## Brief
Up to and including the line containing "book.free()", please reproduce the lines of the listing below, starting from the top.

## Information supplied
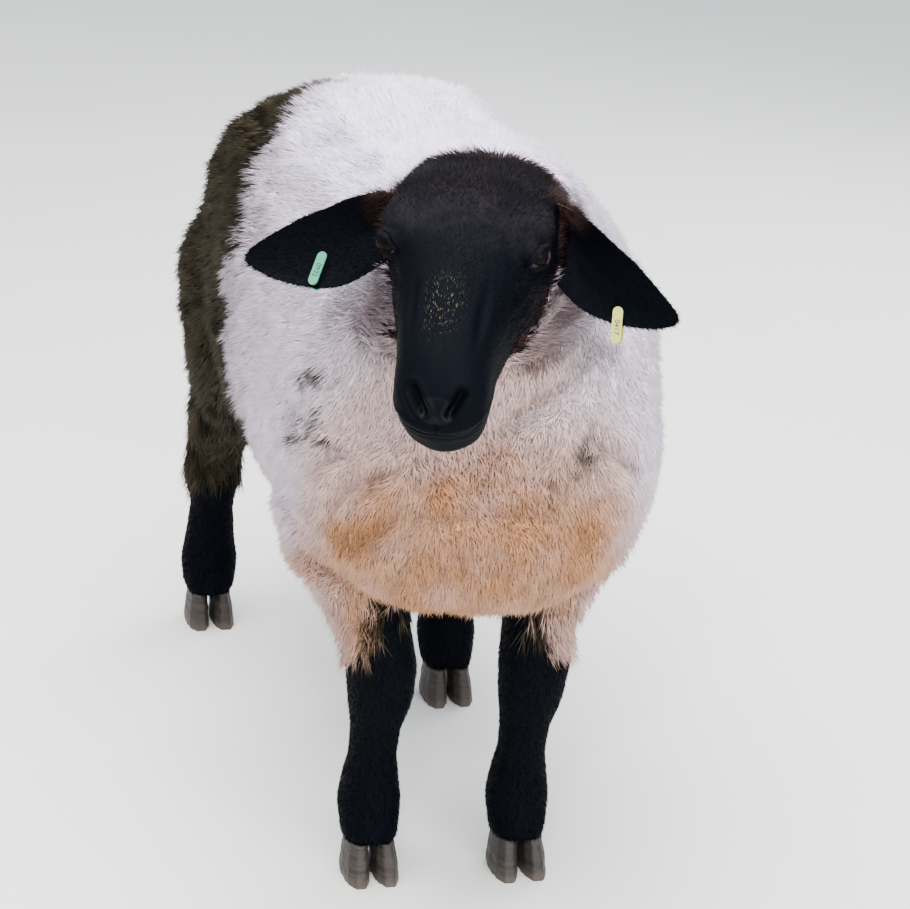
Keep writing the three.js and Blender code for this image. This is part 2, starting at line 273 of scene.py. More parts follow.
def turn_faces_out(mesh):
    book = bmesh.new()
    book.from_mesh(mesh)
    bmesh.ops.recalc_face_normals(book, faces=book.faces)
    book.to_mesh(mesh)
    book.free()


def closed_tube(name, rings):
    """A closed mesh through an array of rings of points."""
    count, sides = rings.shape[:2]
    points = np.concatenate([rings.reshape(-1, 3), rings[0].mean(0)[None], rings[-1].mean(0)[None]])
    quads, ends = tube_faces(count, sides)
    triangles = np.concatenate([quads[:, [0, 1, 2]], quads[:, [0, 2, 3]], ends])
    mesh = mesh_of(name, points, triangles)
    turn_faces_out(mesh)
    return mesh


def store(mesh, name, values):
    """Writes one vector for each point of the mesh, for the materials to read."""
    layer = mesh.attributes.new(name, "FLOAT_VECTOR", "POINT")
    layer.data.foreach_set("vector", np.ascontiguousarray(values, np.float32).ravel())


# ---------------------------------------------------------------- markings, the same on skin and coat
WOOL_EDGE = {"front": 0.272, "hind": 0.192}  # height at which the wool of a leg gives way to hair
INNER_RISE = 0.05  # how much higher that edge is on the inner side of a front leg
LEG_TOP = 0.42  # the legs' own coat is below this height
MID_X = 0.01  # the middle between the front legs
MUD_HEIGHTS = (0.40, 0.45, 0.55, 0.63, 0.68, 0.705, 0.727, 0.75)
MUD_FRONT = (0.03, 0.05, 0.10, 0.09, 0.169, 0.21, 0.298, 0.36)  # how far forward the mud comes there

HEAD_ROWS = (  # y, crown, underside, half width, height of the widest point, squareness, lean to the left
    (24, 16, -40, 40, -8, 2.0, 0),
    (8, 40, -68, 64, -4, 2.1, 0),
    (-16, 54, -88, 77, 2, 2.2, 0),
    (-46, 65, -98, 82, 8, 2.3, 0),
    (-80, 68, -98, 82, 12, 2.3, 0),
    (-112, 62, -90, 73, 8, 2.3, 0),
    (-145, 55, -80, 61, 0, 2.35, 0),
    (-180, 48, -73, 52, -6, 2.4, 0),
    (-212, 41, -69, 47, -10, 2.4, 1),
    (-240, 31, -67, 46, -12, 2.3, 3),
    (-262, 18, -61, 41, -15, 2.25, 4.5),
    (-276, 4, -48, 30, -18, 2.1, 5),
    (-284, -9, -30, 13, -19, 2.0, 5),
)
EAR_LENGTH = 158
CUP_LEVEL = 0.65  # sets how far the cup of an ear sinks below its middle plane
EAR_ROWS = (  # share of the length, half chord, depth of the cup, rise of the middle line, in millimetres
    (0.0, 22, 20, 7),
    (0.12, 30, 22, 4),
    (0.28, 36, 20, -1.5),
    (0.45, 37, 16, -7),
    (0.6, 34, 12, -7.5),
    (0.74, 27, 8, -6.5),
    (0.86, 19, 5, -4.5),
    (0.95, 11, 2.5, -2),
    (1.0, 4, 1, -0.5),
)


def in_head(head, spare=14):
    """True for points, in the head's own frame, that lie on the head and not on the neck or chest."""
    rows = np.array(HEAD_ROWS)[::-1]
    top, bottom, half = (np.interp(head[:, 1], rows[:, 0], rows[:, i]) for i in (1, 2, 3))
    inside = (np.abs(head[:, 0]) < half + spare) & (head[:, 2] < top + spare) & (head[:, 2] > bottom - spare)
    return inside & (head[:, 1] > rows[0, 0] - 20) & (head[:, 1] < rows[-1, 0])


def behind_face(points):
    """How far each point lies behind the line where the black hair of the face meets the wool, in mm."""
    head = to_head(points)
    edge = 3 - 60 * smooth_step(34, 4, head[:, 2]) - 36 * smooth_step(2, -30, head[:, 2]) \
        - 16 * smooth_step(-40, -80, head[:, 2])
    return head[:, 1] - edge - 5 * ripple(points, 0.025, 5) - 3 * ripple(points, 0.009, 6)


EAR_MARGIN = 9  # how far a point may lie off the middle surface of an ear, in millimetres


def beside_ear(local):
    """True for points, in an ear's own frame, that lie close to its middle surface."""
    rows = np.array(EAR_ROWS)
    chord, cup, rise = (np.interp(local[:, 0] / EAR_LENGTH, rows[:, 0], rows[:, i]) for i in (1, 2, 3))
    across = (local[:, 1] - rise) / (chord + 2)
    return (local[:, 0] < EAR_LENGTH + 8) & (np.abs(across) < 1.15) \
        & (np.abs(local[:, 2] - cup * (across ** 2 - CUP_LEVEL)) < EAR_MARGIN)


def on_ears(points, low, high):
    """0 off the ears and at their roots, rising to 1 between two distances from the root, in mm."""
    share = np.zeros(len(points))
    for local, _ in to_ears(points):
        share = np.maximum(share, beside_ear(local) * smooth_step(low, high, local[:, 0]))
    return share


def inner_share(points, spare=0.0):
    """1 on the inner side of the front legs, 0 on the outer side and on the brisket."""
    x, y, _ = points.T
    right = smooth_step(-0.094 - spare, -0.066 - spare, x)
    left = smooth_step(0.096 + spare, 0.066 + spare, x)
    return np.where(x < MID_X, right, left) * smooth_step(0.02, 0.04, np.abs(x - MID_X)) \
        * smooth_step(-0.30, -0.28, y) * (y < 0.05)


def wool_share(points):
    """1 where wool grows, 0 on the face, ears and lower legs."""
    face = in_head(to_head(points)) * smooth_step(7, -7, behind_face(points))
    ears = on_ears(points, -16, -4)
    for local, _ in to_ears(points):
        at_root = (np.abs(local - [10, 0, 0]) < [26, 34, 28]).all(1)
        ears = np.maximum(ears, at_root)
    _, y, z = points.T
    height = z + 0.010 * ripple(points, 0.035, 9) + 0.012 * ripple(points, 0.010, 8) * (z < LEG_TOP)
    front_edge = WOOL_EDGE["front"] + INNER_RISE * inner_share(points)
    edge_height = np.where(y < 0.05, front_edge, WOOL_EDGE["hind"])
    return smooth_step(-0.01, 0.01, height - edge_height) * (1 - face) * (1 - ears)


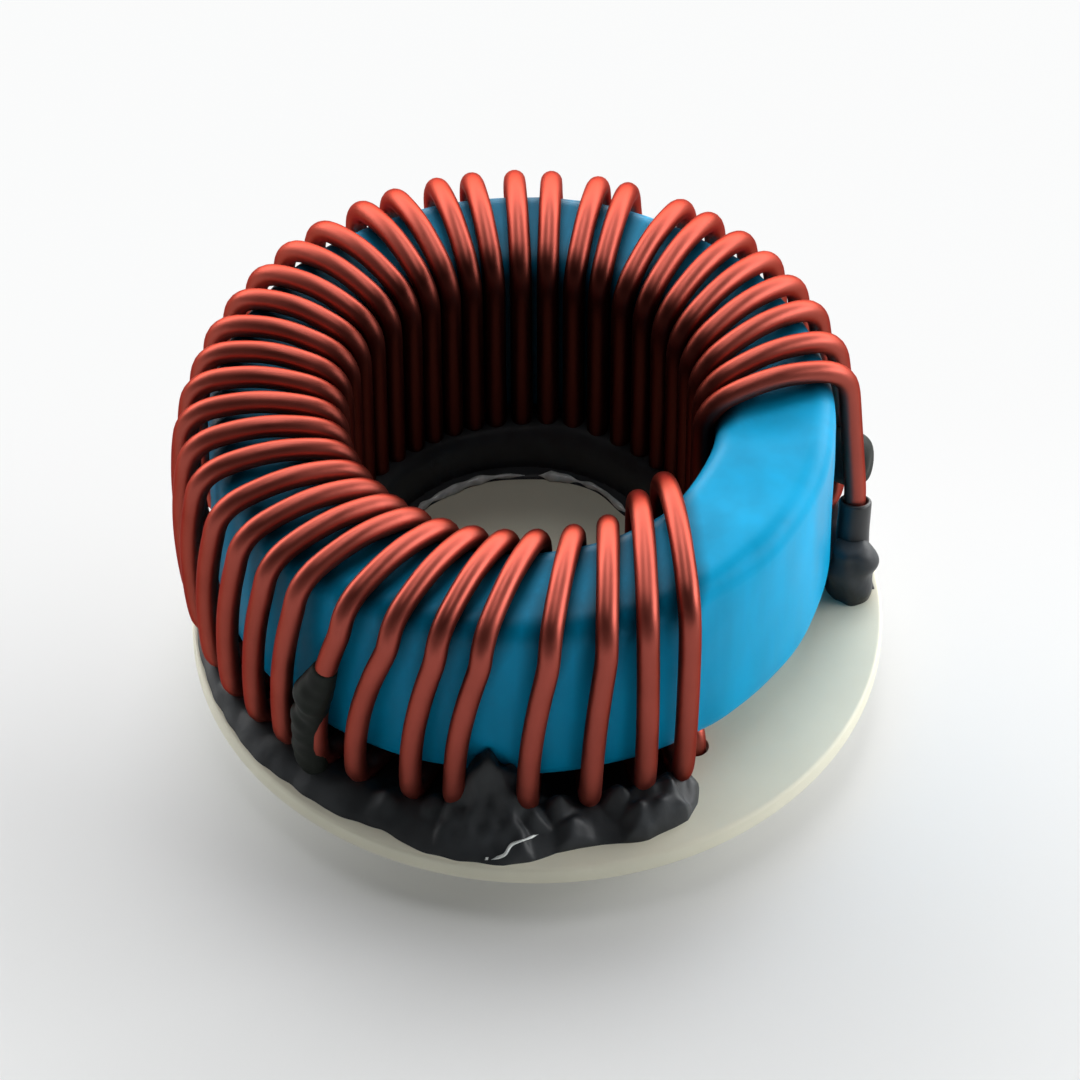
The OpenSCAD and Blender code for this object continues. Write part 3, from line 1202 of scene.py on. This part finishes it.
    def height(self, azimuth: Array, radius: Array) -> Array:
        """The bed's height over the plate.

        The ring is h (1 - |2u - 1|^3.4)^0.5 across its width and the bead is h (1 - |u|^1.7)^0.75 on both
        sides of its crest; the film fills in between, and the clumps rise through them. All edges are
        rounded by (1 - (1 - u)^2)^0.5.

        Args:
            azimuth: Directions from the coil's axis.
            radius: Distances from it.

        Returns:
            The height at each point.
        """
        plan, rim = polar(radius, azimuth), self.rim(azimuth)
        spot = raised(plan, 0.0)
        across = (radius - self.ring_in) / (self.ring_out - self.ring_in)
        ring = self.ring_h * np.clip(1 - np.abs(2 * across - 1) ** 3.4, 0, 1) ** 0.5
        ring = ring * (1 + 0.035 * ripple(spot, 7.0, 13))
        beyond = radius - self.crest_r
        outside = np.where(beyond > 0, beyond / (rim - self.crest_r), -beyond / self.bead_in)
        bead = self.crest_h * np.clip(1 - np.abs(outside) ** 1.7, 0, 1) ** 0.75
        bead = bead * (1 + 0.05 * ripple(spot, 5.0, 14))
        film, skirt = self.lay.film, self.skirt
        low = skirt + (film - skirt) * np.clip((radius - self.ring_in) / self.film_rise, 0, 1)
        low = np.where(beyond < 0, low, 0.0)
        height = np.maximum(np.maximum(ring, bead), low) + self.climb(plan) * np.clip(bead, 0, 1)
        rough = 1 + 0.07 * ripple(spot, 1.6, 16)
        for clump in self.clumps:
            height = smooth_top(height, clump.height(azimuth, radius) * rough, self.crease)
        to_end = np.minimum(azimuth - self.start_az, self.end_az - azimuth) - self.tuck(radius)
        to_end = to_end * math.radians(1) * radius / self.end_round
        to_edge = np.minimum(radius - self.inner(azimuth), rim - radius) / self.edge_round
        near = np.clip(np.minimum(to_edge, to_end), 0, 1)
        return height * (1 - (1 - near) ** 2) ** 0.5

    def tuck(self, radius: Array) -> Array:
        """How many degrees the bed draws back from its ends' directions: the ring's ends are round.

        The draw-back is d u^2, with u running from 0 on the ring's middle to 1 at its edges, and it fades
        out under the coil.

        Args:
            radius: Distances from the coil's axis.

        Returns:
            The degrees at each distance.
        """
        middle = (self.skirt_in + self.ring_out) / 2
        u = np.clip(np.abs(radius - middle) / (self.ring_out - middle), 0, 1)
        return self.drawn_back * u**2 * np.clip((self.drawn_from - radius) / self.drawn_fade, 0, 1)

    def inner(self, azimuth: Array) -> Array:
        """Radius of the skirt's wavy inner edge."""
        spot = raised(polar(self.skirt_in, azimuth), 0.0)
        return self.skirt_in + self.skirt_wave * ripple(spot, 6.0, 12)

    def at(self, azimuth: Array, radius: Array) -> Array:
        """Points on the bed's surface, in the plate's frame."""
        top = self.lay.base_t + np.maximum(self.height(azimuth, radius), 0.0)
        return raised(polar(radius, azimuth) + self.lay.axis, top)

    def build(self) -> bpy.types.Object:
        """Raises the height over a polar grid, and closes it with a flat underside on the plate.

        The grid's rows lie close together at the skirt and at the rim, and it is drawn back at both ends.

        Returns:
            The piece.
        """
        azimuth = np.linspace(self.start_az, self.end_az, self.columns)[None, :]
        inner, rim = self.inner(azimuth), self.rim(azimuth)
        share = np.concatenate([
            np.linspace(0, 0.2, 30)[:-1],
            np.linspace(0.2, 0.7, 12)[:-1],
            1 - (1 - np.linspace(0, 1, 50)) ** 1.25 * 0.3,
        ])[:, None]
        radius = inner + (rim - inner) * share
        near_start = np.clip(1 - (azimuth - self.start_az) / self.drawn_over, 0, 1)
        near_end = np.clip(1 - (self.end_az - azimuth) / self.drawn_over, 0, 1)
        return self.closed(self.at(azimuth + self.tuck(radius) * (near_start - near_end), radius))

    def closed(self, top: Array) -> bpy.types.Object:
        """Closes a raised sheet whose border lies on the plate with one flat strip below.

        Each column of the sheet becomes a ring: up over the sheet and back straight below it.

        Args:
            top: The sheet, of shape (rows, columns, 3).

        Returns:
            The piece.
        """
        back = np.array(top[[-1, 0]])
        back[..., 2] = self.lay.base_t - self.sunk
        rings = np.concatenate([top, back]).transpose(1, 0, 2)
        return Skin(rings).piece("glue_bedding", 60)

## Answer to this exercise
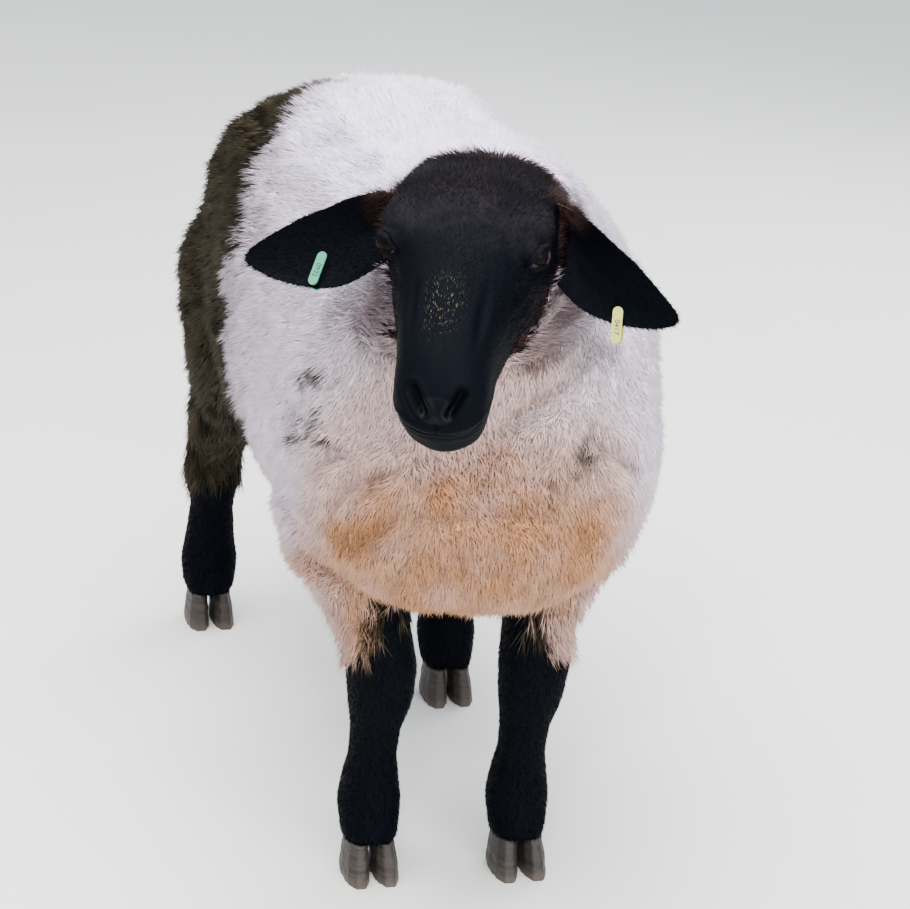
Keep writing the three.js and Blender code for this image. This is part 2, starting at line 273 of scene.py. More parts follow.
def turn_faces_out(mesh):
    book = bmesh.new()
    book.from_mesh(mesh)
    bmesh.ops.recalc_face_normals(book, faces=book.faces)
    book.to_mesh(mesh)
    book.free()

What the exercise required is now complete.